Return the lines from the one that contains "in imported if" through the one that contains "bpy.data.objects.remove(obj)", both included, exactly as written and with nothing added.

| DATA SHOWN |
----
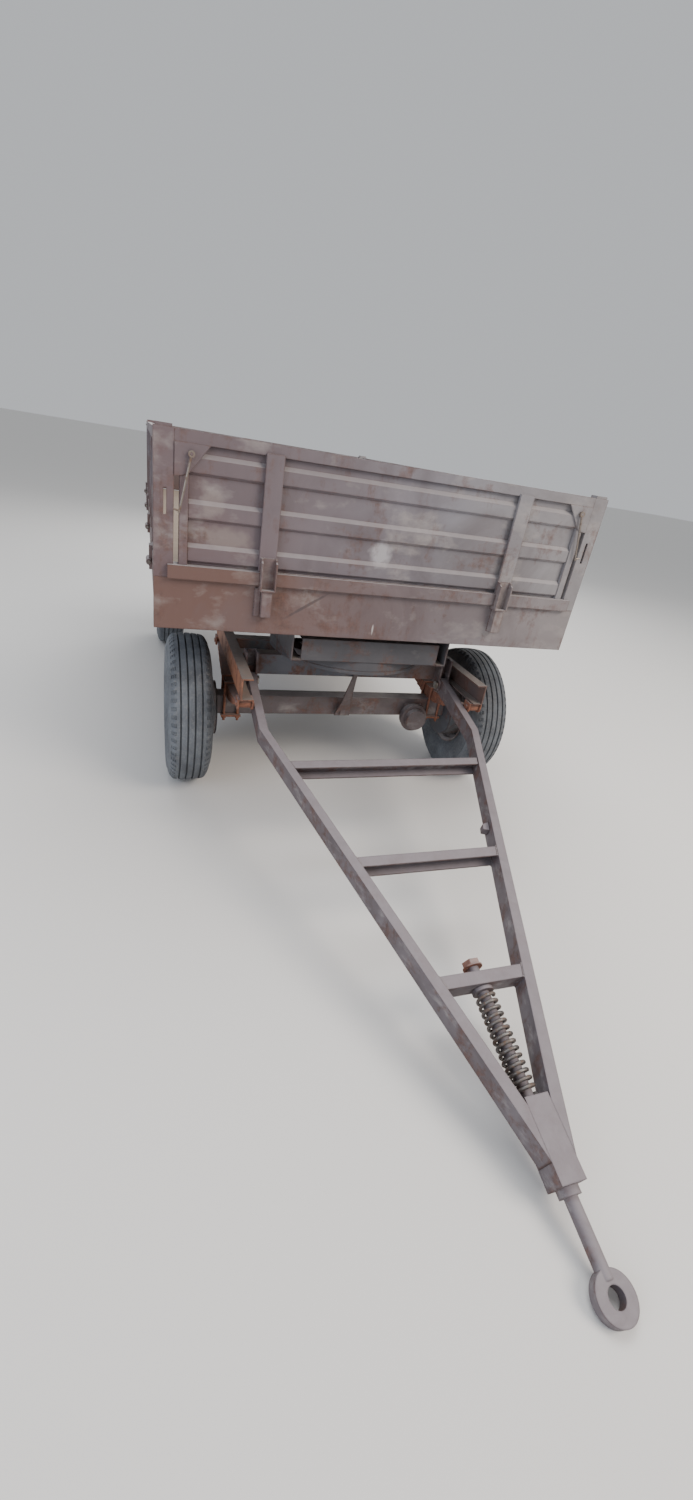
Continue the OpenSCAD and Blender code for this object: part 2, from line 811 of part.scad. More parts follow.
module floor_bearers() {
    half = half_body - sill_width - seat_gap;
    first = body_front + corner_depth + 90;
    last = body_rear - corner_depth - 90;
    pitch_y = (last - first) / 8;
    front = body_front + corner_depth + seat_gap;
    rear = body_rear - corner_depth - seat_gap;
    color("slategray") {
        both_sides() difference() {
            union() {
                channel([rail_x - member / 2, front, bearer_z],
                    [rail_x + member / 2, rear, cross_bearer_z - seat_gap], section, [-1, 2, 0]);
                for (s = [-1, 1]) translate([rail_x + s * (rail_width / 2 + move_gap + ear / 2), 0, 0]) {
                    block([-ear / 2, tip_y - tip_boss_r, tip_z],
                        [ear / 2, tip_y + tip_boss_r, bearer_z + 90]);
                    translate([0, tip_y, tip_z]) bar_x(tip_boss_r, -ear / 2, ear / 2);
                }
            }
            translate([0, tip_y, tip_z])
                bar_x(tip_pin_diameter / 2 + fit_gap, rail_x - 90, rail_x + 90);
        }
        for (i = [0 : 8])
            channel([-half, first + i * pitch_y - member / 2, cross_bearer_z],
                [half, first + i * pitch_y + member / 2, floor_z - seat_gap], 5, [2, 1, 0]);
    }
}

// One hinge lug pair on the sill, centred on Y = 0 and drawn for the right-hand side
module sill_lugs() {
    for (s = [-1, 1]) translate([0, s * 44, 0]) difference() {
        union() {
            translate([hinge_x, 0, wall_hinge_z]) bar_y(knuckle_r, -8, 8);
            block([half_body - eps, -8, wall_hinge_z - knuckle_r - 20],
                [hinge_x, 8, wall_hinge_z]);
        }
        translate([hinge_x, 0, wall_hinge_z]) bar_y(wall_pin_r + seat_gap, -9, 9);
    }
}

function board_hinge_y(i) = body_front + corner_depth + 300
    + i * (body_length - 2 * corner_depth - 600) / (board_hinges - 1);

module floor_sills() {
    color("rosybrown") {
        both_sides() {
            channel([half_body - sill_width, body_front + corner_depth + seat_gap,
                floor_z - sill_height], [half_body, body_rear - corner_depth - seat_gap, floor_z],
                6, [-1, 2, 0]);
            for (i = [0 : board_hinges - 1]) translate([0, board_hinge_y(i), 0]) sill_lugs();
        }
        channel([-half_body, body_rear - corner_depth, floor_z - 140],
            [half_body, body_rear, floor_z], 6, [2, -1, 0]);
    }
}

// Pressed channel across the front, below the floor
module front_apron() {
    metal = 6;
    color("rosybrown") difference() {
        block([-half_body, body_front, apron_z], [half_body, body_front + corner_depth, rail_low]);
        block([-half_body + metal, body_front + metal, apron_z + metal],
            [half_body - metal, body_front + corner_depth + eps, rail_low - metal]);
    }
}

// Outline of the ribbed sheet in [depth, height]: depth grows forwards on the ribs
function rib_steps() = let (pitch = (panel_high - panel_low) / 2.7) [for (i = [0 : 2])
    let (z = panel_low + 10 + i * pitch)
    each [[0, z], [rib_depth, z + 10], [rib_depth, z + 66], [0, z + 84]]];

module front_wall_panel() {
    base = body_front + rib_depth + 4;
    steps = concat([[0, panel_low + seat_gap]], rib_steps(), [[0, panel_high - seat_gap]]);
    last = len(steps) - 1;
    color("thistle") translate([-stile_in + seat_gap, 0, 0]) rotate([90, 0, 90])
        linear_extrude(2 * (stile_in - seat_gap)) polygon(concat(
            [for (p = steps) [base - p[0], p[1]]],
            [for (i = [last : -1 : 0]) [base + sheet - steps[i][0], steps[i][1]]]));
}

module front_wall_frame() {
    back = body_front + rim_depth;
    side = half_body - corner_width - seat_gap;
    color("thistle") difference() {
        union() {
            block([-side, body_front, panel_high], [side, back, wall_top]);
            block([-side, body_front, rail_low + seat_gap], [side, back, panel_low]);
            both_sides() {
                block([stile_in, body_front, panel_low - eps], [stile_out, back, panel_high + eps]);
                block([post_x - post_width / 2, body_front - 12, panel_low],
                    [post_x + post_width / 2, body_front + 3, panel_high + 10]);
                translate([0, body_front + 4, 0]) rotate([90, 0, 0]) linear_extrude(8)
                    polygon([[side, panel_high + eps], [side, panel_high - 126],
                        [stile_out, panel_high - 126], [stile_in, panel_high - 113],
                        [stile_in - 86, panel_high + eps]]);
                translate([latch_x, 0, latch_top]) bar_y(6, body_front - 22, body_front);
            }
        }
        both_sides() block([post_x - post_width / 2 + 6, body_front - 6, panel_low - eps],
            [post_x + post_width / 2 - 6, body_front + 4, panel_high]);
    }
}

module front_rail() {
    end = half_body - corner_width + 26;
    pocket = 37;
    spans = [[-end, -post_x + 5 - pocket], [-post_x + 5 + pocket, post_x - 5 - pocket],
        [post_x - 5 + pocket, end]];
    color("rosybrown") for (s = spans)
        block([s[0] + 1, body_front - 24, rail_low + seat_gap],
            [s[1] - 1, body_front - seat_gap, panel_low - seat_gap]);
}

// Open channel round the foot of each front post, on a box foot
module post_brackets() {
    low = rail_low - 22;
    high = low + 146;
    metal = 7;
    half = 37;
    depth = 52;
    color("indianred") both_sides() translate([post_x - 5, 0, 0]) {
        difference() {
            block([-half, body_front - depth, low], [half, body_front - 12.2, high]);
            block([-half + metal, body_front - depth - eps, low + metal],
                [half - metal, body_front - 12.2 - metal, high + eps]);
            for (s = [-1, 1]) translate([s * half, body_front - depth, high])
                rotate([0, 90, 0]) cylinder(h = 20, r = 16, center = true);
        }
        block([-half, body_front - 12.2, low], [half, body_front - seat_gap, panel_low - seat_gap]);
        block([-24, body_front - 44, apron_z + 90], [24, body_front - seat_gap, low]);
        block([26, body_front - 12, apron_z + 86], [52, body_front - seat_gap, low + 6]);
    }
}

module corner_post(front) {
    y0 = front ? body_front : body_rear - corner_depth;
    inner = half_body - corner_width;
    difference() {
        union() {
            block([inner, y0, front ? rail_low + seat_gap : floor_z + seat_gap],
                [half_body, y0 + corner_depth, wall_top]);
            block([inner + 8, y0 + 6, wall_top - eps],
                [half_body - 8, y0 + corner_depth - 6, wall_top + 12]);
        }
        block([inner + 8, front ? y0 + 8 : y0 - eps, floor_top + 30],
            [half_body - 8, front ? y0 + corner_depth + eps : y0 + corner_depth - 8, wall_top - 40]);
        if (front) block([inner + 30, y0 - eps, floor_top + 255], [inner + 42, y0 + 10, floor_top + 360]);
        if (!front) translate([0, y0 + corner_depth - wall_thickness / 2, tailgate_pin_z])
            bar_x(wall_pin_r + seat_gap, inner - eps, half_body + eps);
    }
}

module corner_posts() {
    color("thistle") both_sides() {
        corner_post(true);
        corner_post(false);
    }
}

module wall_hinge_pins() {
    color("silver") both_sides() {
        for (i = [0 : board_hinges - 1])
            translate([hinge_x, board_hinge_y(i), wall_hinge_z]) bar_y(wall_pin_r, -58, 58);
        translate([0, body_rear - wall_thickness / 2, tailgate_pin_z])
            bar_x(wall_pin_r, tailgate_half - 30, half_body + 6);
    }
}

module ram_socket() {
    low = ball_z - 28;
    high = cross_bearer_z - seat_gap;
    color("slategray") translate([0, ram_y, 0]) union() {
        difference() {
            translate([0, 0, low]) cylinder(h = high - low - 8, r = socket_r + 14);
            translate([0, 0, low - eps]) cylinder(h = high - low - 18, r = socket_r);
        }
        block([-rail_x + member / 2 + seat_gap, -45, high - 10],
            [rail_x - member / 2 - seat_gap, 45, high]);
    }
}

// Hinged side board, drawn for the right-hand side: sheet inside, frame and ribs outside
module sideboard() {
    front = body_front + corner_depth + move_gap;
    rear = body_rear - corner_depth - move_gap;
    inside = half_body - wall_thickness;
    bays = 8;
    rib = 46;
    step = (rear - front - rib) / bays;
    fold = 5;
    color("thistle") difference() {
        union() {
            block([inside, front, board_low], [inside + sheet, rear, board_high]);
            block([inside, front, board_high - rim_height], [half_body, rear, board_high]);
            block([inside, front, board_low], [half_body, rear, board_low + 40]);
            for (i = [0 : bays])
                block([inside, front + i * step, board_low],
                    [half_body, front + i * step + rib, board_high]);
            for (i = [0 : board_hinges - 1]) translate([0, board_hinge_y(i), 0]) {
                translate([hinge_x, 0, wall_hinge_z]) bar_y(knuckle_r, -33, 33);
                block([half_body + 1, -33, wall_hinge_z], [hinge_x, 33, board_low + 60]);
                block([half_body - eps, -33, board_low], [half_body + 2, 33, board_low + 60]);
            }
        }
        for (i = [0 : board_hinges - 1]) translate([hinge_x, board_hinge_y(i), wall_hinge_z])
            bar_y(wall_pin_r + fit_gap, -34, 34);
        block([inside + sheet + 1, front + fold, board_high - rim_height - eps],
            [half_body - fold, rear - fold, board_high - fold]);
        block([inside + sheet + 1, front + fold, board_low - eps],
            [half_body - fold, rear - fold, board_low + 40 - fold]);
        for (i = [0 : bays]) block([inside + sheet + 1, front + i * step + fold, board_low - eps],
            [half_body - fold, front + i * step + rib - fold, board_high - fold - eps]);
    }
}

module tailgate() {
    y0 = body_rear - wall_thickness;
    bays = 4;
    rib = 46;
    step = (2 * tailgate_half - rib) / bays;
    fold = 5;
    color("thistle") difference() {
        union() {
            block([-tailgate_half, y0, board_low], [tailgate_half, y0 + sheet, board_high]);
            block([-tailgate_half, y0, board_high - rim_height], [tailgate_half, body_rear, board_high]);
            block([-tailgate_half, y0, board_low], [tailgate_half, body_rear, board_low + 40]);
            for (i = [0 : bays])
                block([-tailgate_half + i * step, y0, board_low],
                    [-tailgate_half + i * step + rib, body_rear, board_high]);
        }
        both_sides() translate([0, body_rear - wall_thickness / 2, tailgate_pin_z])
            bar_x(wall_pin_r + fit_gap, tailgate_half - 34, tailgate_half + eps);
        block([-tailgate_half + rib, y0 + sheet + 1, board_low - eps],
            [tailgate_half - rib, body_rear - fold, board_low + 40 - fold]);
        block([-tailgate_half + rib, y0 + sheet + 1, board_high - rim_height - eps],
            [tailgate_half - rib, body_rear - fold, board_high - fold]);
        for (i = [1 : bays - 1])
            block([-tailgate_half + i * step + fold, y0 + sheet + 1, board_low - eps],
                [-tailgate_half + i * step + rib - fold, body_rear - fold, board_high - fold - eps]);
    }
}

// Rod that hooks the front wall to the corner post, drawn for the right-hand side
module latch_rod() {
    y = body_front - 16;
    drop = 236;
    color("lightgray") translate([latch_x, y, latch_top]) rotate([0, -11.5, 0]) difference() {
        union() {
            bar_y(14, -6, 6);
            translate([0, 0, -drop]) cylinder(h = drop - 10, r = 5);
            translate([0, 0, -drop + 8]) rotate([0, 90, 0]) cylinder(h = 26, r = 4);
        }
        bar_y(6 + fit_gap, -7, 7);
    }
}

in_frame() frame_rails();
in_frame() frame_cross_members();
in_frame() turntable_upper_ring();
in_frame() axle_beam(wheelbase, "slategray");  // rear_axle_beam
in_frame() leaf_springs(rail_x, wheelbase);  // rear_leaf_springs
in_frame() spring_hangers(rail_x, wheelbase, rail_z);  // rear_spring_hangers
in_frame() u_bolts(rail_x, wheelbase);  // rear_u_bolts
in_frame() brakes(wheelbase);  // rear_brakes
in_frame() ram_cradle();
in_frame() tip_hinge_pins();
in_frame() turntable_lower_ring();
in_frame() turntable_balls();
in_frame() bogie_frame();
in_frame() front_axle_beam();
in_frame() leaf_springs(front_spring_x, 0);  // front_leaf_springs
in_frame() spring_hangers(front_spring_x, 0, bogie_z);  // front_spring_hangers
in_frame() u_bolts(front_spring_x, 0);  // front_u_bolts
in_frame() brakes(0);  // front_brakes
in_frame() brake_chamber();  // front_brake_chamber
in_frame() drawbar_brackets();
in_frame() drawbar_arms();
in_frame() drawbar_crossbars();
in_frame() drawbar_hinge_pins();
in_frame() drawbar_head();
in_frame() towing_eye();
in_frame() eye_nut();
in_frame() buffer_spring();
in_frame() at_wheel(-1, 0) tyre();  // tyre_front_left
in_frame() at_wheel(1, 0) tyre();  // tyre_front_right
in_frame() at_wheel(-1, wheelbase) tyre();  // tyre_rear_left
in_frame() at_wheel(1, wheelbase) tyre();  // tyre_rear_right
in_frame() at_wheel(-1, 0) rim();  // rim_front_left
in_frame() at_wheel(1, 0) rim();  // rim_front_right
in_frame() at_wheel(-1, wheelbase) rim();  // rim_rear_left
in_frame() at_wheel(1, wheelbase) rim();  // rim_rear_right
in_frame() at_wheel(-1, 0) hub();  // hub_front_left
in_frame() at_wheel(1, 0) hub();  // hub_front_right
in_frame() at_wheel(-1, wheelbase) hub();  // hub_rear_left
in_frame() at_wheel(1, wheelbase) hub();  // hub_rear_right
in_frame() ram_barrel();
in_frame() ram_stage(1);  // ram_stage_1
in_frame() ram_stage(2);  // ram_stage_2
in_frame() ram_rod();
in_frame() floor_sheet();
in_frame() floor_bearers();
in_frame() floor_sills();
in_frame() front_apron();
in_frame() front_wall_panel();
in_frame() front_wall_frame();
in_frame() front_rail();
in_frame() post_brackets();
in_frame() corner_posts();
in_frame() wall_hinge_pins();
in_frame() ram_socket();
in_frame() mirror([1, 0, 0]) sideboard();  // left_sideboard
in_frame() sideboard();  // right_sideboard
in_frame() tailgate();
in_frame() mirror([1, 0, 0]) latch_rod();  // left_latch
in_frame() latch_rod();  // right_latch
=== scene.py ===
from functools import partial
from math import atan2, cos, pi, radians, sin, sqrt
from random import Random

import bmesh
import bpy
from mathutils import Matrix, Vector, noise
from mathutils.bvhtree import BVHTree


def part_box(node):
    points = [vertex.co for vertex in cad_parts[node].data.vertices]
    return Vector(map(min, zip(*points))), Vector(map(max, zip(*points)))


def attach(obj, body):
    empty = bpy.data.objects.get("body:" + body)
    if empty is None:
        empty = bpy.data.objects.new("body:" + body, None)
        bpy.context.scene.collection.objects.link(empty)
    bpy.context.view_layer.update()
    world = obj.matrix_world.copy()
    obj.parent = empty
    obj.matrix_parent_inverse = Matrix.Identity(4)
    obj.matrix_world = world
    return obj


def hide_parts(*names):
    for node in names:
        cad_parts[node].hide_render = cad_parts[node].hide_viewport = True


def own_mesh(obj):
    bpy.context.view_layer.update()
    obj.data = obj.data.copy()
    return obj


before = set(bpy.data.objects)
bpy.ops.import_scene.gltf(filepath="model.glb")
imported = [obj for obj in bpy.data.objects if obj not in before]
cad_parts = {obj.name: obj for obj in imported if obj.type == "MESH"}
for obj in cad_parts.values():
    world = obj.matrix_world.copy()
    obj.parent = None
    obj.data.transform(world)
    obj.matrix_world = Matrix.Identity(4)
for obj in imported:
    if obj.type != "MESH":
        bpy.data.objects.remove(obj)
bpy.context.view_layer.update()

print("frame loaded:", len(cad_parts), "nodes")
mm = 0.001

# the ground under the front axle is where the camera and the lamps are measured from
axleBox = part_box("tyre_front_left")
underAxle = Vector((0, (axleBox[0].y + axleBox[1].y) / 2, 0))
sides = {"left": -1, "right": 1}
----
| RESPONSE TO THIS EXERCISE |
cad_parts = {obj.name: obj for obj in imported if obj.type == "MESH"}
for obj in cad_parts.values():
    world = obj.matrix_world.copy()
    obj.parent = None
    obj.data.transform(world)
    obj.matrix_world = Matrix.Identity(4)
for obj in imported:
    if obj.type != "MESH":
        bpy.data.objects.remove(obj)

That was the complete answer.